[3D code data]
---

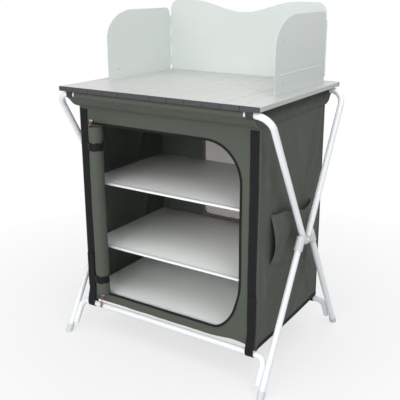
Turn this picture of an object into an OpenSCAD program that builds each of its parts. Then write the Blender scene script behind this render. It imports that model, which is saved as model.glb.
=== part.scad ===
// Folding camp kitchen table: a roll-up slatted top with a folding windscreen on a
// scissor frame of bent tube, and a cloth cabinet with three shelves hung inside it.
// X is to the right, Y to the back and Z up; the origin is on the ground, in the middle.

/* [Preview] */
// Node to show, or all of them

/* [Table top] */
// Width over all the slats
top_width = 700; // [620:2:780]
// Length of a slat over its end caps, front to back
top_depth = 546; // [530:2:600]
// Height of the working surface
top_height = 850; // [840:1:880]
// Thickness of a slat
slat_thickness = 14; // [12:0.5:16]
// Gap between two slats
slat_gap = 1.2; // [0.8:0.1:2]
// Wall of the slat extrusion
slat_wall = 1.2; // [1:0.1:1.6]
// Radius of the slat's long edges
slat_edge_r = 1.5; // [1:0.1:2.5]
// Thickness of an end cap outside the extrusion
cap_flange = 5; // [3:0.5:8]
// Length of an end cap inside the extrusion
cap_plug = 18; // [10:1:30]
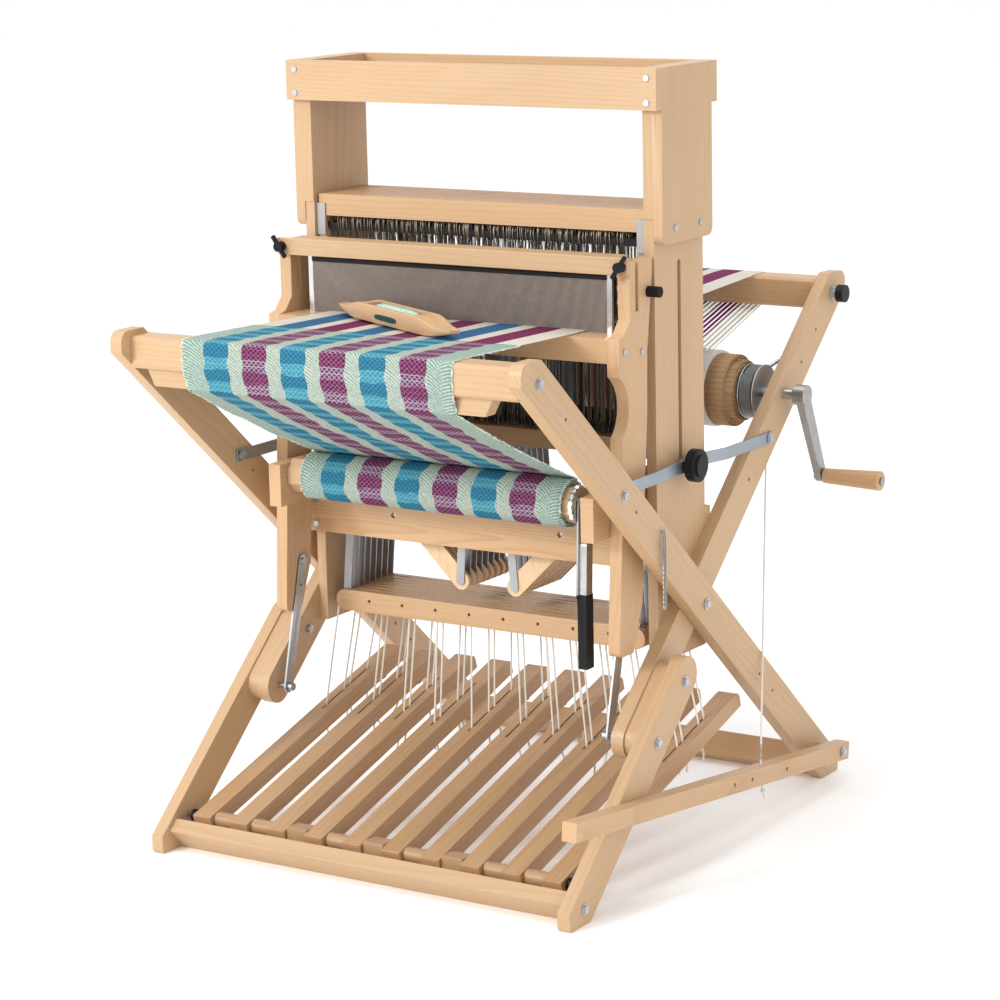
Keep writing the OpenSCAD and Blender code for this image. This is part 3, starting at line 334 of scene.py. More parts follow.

---

**What is required**
Lines from the records above that hold "scene" are the ones to list.

**Exercise solution**
Turn this picture of an object into an OpenSCAD program that builds each of its parts. Then write the Blender scene script behind this render. It imports that model, which is saved as model.glb.
Keep writing the OpenSCAD and Blender code for this image. This is part 3, starting at line 334 of scene.py. More parts follow.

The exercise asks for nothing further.